Problem requirements >>
The required output is the exact run of lines from the line containing "points = [vertex.co" to the line containing "obj.data.transform(world)", inclusive, and nothing besides.

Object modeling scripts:
------------------------
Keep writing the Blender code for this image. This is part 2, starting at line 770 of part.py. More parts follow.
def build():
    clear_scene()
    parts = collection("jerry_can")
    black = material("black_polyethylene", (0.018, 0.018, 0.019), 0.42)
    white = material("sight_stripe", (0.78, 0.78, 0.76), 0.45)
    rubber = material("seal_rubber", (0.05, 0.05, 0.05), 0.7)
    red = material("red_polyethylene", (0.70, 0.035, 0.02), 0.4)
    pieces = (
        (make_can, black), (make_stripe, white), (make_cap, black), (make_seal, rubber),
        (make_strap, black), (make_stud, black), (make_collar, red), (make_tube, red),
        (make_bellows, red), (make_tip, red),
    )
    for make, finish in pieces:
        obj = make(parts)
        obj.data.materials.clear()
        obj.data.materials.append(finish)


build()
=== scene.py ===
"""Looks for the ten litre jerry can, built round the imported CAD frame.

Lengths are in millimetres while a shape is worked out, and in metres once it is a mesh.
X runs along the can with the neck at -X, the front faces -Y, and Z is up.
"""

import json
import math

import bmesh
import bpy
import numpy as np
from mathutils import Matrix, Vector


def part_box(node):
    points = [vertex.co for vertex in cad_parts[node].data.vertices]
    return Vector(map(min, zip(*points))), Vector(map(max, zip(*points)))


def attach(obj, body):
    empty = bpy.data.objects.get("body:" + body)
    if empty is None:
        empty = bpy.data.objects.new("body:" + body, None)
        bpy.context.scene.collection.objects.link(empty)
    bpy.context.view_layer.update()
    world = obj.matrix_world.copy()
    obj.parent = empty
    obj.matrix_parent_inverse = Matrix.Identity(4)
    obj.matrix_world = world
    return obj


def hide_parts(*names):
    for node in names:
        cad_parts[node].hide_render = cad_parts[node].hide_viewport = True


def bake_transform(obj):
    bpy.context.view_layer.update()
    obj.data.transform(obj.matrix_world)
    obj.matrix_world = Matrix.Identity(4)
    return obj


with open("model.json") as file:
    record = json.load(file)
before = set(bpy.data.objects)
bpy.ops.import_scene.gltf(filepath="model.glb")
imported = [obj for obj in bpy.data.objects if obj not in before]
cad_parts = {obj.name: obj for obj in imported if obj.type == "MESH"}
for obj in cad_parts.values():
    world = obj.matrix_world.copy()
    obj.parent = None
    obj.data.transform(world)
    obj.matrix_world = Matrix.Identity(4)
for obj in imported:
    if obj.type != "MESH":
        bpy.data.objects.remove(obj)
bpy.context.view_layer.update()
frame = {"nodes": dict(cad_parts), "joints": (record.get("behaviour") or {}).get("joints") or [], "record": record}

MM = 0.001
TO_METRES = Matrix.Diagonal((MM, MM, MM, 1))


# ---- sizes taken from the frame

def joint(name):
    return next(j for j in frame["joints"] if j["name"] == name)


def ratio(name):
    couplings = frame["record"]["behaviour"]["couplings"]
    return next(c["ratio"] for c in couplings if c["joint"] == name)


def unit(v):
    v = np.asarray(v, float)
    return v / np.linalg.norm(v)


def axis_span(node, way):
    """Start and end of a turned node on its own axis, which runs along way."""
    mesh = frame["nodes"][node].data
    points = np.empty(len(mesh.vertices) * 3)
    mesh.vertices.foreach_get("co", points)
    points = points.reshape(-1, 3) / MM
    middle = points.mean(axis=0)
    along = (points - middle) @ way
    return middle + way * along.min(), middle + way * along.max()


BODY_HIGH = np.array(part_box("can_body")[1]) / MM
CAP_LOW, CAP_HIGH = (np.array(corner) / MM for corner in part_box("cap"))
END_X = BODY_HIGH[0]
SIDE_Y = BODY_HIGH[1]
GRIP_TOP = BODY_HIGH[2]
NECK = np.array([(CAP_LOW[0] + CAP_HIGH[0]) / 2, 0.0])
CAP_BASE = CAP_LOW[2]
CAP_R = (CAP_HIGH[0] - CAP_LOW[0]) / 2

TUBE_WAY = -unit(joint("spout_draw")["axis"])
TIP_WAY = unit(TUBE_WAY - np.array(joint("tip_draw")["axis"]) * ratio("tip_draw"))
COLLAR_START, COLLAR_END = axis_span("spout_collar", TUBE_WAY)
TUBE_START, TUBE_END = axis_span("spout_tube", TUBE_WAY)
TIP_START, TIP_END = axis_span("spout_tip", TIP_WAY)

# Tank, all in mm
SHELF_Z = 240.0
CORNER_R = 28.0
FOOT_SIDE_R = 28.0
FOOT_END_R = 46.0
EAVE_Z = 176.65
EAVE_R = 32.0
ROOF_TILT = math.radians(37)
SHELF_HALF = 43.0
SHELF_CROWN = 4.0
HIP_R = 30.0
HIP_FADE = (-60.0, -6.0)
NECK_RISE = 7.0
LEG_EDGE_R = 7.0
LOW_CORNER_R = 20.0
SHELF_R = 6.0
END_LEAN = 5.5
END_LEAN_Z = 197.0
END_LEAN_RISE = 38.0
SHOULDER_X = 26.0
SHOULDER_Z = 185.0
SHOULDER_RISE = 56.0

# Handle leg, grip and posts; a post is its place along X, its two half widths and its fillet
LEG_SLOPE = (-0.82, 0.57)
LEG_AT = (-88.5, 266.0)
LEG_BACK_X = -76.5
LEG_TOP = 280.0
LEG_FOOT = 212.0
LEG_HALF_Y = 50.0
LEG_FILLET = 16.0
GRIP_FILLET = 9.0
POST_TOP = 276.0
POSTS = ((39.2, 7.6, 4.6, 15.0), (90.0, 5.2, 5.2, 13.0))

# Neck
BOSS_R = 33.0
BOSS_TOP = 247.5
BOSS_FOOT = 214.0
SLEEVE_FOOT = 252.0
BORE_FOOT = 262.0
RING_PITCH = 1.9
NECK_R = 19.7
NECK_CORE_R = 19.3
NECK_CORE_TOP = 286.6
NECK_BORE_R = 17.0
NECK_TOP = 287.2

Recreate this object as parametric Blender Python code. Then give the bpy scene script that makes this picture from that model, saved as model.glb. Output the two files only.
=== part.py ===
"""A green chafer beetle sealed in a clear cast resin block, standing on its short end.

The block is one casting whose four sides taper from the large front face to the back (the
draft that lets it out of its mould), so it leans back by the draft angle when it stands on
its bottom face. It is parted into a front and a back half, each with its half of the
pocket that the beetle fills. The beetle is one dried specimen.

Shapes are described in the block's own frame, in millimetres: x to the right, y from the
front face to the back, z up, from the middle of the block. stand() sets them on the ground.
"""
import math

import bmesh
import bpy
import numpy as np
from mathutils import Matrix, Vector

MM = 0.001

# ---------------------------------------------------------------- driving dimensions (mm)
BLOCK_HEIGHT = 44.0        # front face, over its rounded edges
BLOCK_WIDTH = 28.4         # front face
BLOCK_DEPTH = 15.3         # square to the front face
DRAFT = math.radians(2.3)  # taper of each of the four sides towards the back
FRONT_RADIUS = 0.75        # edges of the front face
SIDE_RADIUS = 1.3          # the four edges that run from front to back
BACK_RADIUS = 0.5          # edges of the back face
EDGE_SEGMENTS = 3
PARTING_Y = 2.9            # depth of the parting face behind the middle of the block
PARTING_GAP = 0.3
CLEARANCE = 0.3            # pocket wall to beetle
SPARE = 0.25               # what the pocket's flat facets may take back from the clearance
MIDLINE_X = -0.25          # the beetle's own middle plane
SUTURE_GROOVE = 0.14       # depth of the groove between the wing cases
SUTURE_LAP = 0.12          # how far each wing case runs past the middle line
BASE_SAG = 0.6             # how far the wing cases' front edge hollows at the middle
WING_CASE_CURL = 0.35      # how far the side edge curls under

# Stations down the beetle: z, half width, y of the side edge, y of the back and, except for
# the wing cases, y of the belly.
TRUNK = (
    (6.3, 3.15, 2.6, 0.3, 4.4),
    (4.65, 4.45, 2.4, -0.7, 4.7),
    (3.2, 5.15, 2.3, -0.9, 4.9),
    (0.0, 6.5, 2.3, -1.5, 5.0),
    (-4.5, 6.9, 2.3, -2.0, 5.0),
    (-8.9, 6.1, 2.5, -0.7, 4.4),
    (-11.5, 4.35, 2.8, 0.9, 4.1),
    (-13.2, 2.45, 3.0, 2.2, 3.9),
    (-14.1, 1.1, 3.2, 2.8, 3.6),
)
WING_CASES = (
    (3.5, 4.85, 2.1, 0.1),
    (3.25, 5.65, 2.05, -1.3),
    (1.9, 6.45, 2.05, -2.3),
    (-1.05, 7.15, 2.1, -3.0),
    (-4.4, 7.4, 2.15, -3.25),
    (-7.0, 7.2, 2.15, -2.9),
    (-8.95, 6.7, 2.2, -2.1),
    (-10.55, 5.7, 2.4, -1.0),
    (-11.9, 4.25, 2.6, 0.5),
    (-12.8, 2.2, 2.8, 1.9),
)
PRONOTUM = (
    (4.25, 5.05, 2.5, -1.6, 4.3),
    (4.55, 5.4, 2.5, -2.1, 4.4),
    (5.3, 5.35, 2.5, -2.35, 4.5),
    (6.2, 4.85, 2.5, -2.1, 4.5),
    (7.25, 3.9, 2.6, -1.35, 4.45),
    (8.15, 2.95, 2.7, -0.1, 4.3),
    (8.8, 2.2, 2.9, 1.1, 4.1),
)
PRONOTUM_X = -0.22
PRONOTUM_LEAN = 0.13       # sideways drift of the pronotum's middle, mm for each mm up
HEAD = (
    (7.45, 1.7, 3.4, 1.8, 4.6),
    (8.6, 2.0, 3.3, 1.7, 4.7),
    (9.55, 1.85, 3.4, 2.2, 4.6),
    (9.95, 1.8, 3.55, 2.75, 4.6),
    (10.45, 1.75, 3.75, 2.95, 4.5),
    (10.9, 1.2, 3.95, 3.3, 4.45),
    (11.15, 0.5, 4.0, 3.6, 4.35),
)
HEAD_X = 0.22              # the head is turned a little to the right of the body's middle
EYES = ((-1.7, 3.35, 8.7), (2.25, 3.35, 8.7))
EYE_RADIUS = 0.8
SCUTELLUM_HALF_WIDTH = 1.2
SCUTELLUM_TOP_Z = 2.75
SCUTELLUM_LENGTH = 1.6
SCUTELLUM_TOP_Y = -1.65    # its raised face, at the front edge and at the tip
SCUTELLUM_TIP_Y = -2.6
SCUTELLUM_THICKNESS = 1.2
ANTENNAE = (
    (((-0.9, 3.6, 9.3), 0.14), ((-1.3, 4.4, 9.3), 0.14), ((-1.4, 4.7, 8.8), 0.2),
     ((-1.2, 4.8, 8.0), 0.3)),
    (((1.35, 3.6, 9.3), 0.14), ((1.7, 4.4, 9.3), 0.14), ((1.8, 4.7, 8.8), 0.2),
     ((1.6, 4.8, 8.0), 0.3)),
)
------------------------
The result >>
    points = [vertex.co for vertex in cad_parts[node].data.vertices]
    return Vector(map(min, zip(*points))), Vector(map(max, zip(*points)))


def attach(obj, body):
    empty = bpy.data.objects.get("body:" + body)
    if empty is None:
        empty = bpy.data.objects.new("body:" + body, None)
        bpy.context.scene.collection.objects.link(empty)
    bpy.context.view_layer.update()
    world = obj.matrix_world.copy()
    obj.parent = empty
    obj.matrix_parent_inverse = Matrix.Identity(4)
    obj.matrix_world = world
    return obj


def hide_parts(*names):
    for node in names:
        cad_parts[node].hide_render = cad_parts[node].hide_viewport = True


def bake_transform(obj):
    bpy.context.view_layer.update()
    obj.data.transform(obj.matrix_world)
    obj.matrix_world = Matrix.Identity(4)
    return obj


with open("model.json") as file:
    record = json.load(file)
before = set(bpy.data.objects)
bpy.ops.import_scene.gltf(filepath="model.glb")
imported = [obj for obj in bpy.data.objects if obj not in before]
cad_parts = {obj.name: obj for obj in imported if obj.type == "MESH"}
for obj in cad_parts.values():
    world = obj.matrix_world.copy()
    obj.parent = None
    obj.data.transform(world)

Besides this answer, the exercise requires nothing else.